In the case of the above division, we have not completed the process because we have not yet encountered a dividend equal to 14, which was our very first dividend. I stopped the process because I don't want to take up the space required to list out all 22 digits in the answer we are looking for (yes, 14/121 has a period of 22). We have stopped by saying that 14/121 is approximately 0.11570247933884297 . . . (with the ellipsis signifying incompleteness rather than repetition in this case).

Let us now work out 39/101 as our next example. In this case, our auxiliary fraction is 0.38/1. The block length is not 1 in this case though. Since we eliminated the 1 and the preceding 0 from the denominator, our block length is 2. The only change this creates in the process is the requirement that our quotient be in blocks of 2 digits length, and we have to take the complements of this 2-digit quotient from 99 (series of 9's of the same length as the block length).

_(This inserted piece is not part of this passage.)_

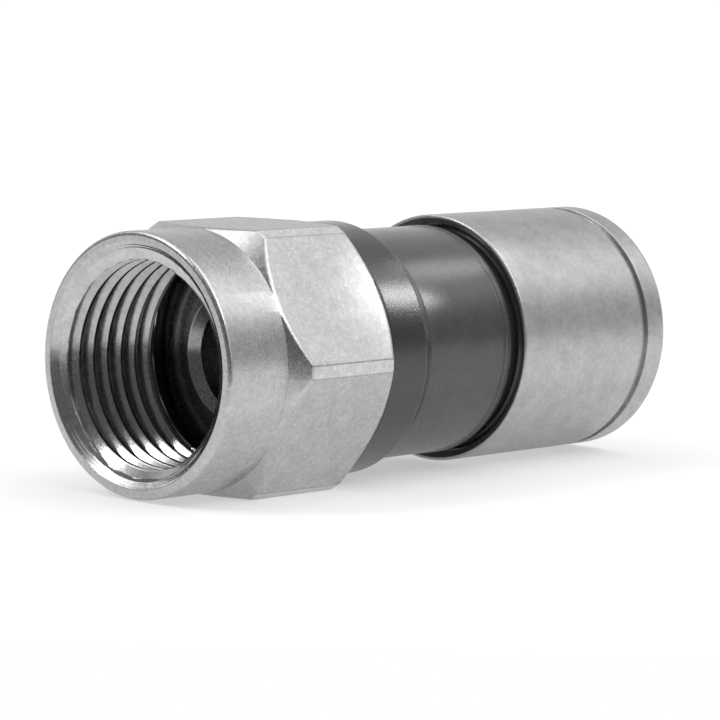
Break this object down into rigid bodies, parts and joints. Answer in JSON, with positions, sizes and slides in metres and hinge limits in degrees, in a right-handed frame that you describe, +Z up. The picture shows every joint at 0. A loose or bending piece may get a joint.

Thus, our first division gives us a quotient of 38 and a remainder of 0 (in fact in this case, our remainder is always going to be 0 since we are dividing in each step by 1). The 99's complement of 38 is 61. So our next dividend is 061, which gives us a quotient of 61 and a remainder of 0. Our next dividend then becomes 038 once again, which is what we started the process with, so we stop at this point, with an answer of 0.3861 . . ..

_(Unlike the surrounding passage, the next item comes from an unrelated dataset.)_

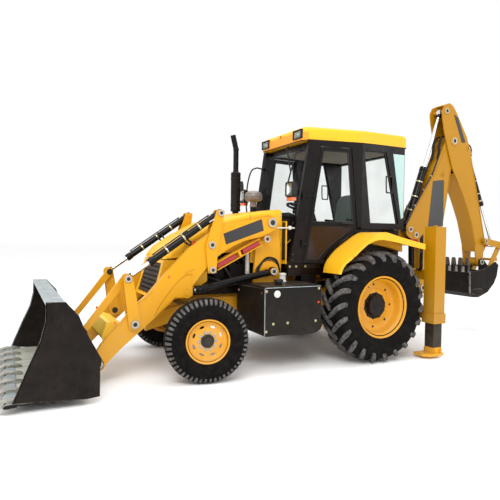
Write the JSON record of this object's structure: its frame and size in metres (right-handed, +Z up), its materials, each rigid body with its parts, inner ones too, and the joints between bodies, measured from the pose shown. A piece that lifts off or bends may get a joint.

We could, of course, have derived an auxiliary fraction of 3.8/10 for this problem, with a block length of 1. This would have led to the same final result finally, but through a slightly lengthier division process as illustrated below:
•3 8 6 1
•6 1 3 8
8 6 1 3
At this point, we are left with a dividend of 38 once again, which is what we started the process with, so we stop, and deduce that the answer, once again, is 39/101 = 0.3861 . . ..

We will conclude this lesson by dealing with one final problem, 632/3001. This fraction yields an auxiliary fraction of 0.631/3, with a block length of 3. You could consider the auxiliary fraction to be 6.31/30 with a block length of 2 or 63.1/300 with a block length of 1. But in general, you will see that the smaller the denominator of the auxiliary fraction (the actual divisor in the series of divisions you will be performing), the easier the divisions are and the faster it is to derive the final answer. So, we will consider 0.631/3 as the auxiliary fraction with a block length of 3.

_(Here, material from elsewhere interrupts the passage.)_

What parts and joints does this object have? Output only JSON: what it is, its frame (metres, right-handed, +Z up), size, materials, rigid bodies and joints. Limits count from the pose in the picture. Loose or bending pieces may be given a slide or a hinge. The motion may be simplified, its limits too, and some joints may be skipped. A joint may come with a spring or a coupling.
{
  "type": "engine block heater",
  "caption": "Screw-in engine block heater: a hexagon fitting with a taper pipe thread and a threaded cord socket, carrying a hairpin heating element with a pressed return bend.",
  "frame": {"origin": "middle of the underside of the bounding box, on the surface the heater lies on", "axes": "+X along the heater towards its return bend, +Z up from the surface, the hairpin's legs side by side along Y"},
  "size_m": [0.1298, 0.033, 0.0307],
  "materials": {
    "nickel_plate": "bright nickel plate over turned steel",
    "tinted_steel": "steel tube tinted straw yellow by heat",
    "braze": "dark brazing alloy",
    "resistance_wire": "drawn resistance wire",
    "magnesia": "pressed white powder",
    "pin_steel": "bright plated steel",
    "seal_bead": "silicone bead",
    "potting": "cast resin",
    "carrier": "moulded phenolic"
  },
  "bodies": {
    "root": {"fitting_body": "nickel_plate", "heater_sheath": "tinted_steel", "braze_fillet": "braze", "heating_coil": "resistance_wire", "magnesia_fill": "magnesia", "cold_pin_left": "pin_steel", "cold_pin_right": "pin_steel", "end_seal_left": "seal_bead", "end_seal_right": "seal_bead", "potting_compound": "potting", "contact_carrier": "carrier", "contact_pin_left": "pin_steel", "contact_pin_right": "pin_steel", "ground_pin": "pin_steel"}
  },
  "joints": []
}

Dividing 631 by 3 gives us a quotient of 210 and a remainder of 1. Since the quotient is already 3 digits long, we don't have to pad it with 0's to make its length equal to the block length in this instance, but if our quotient was ever less than 3 digits long, we would have to do that. Also, since our block length is 3, we have to take complements from 999 rather than 9 or 99. Our next dividend then becomes 1789. The series of divisions is illustrated below:
•210 596 467 844 051 982 672
•789 403 532 155 948 017 327
1•••1•••2•••0•••2•••2•••1
Notice how we have padded the quotient in the first step (17) with a zero in front to make its length equal to the block length (3). This is important to remember so that the final answer is derived correctly. Our final answer is 632/3001 = 0.210596467844051982672 . . . (with the ellipsis indicating incompleteness in this case. The period of the given fraction is 1500, so it would take several more steps to complete the fraction fully!).

Hope this second type of auxiliary fraction has added another weapon in your arsenal for dealing with recurring fractions. Used correctly, auxiliary fractions have the potential to make division problems significantly easier to work out than solving them using long division. Familiarizing yourself with how to convert fractions to their auxiliary form and then how to perform the actual division will make it easy for you to apply it when the need arises. Good luck, and happy computing!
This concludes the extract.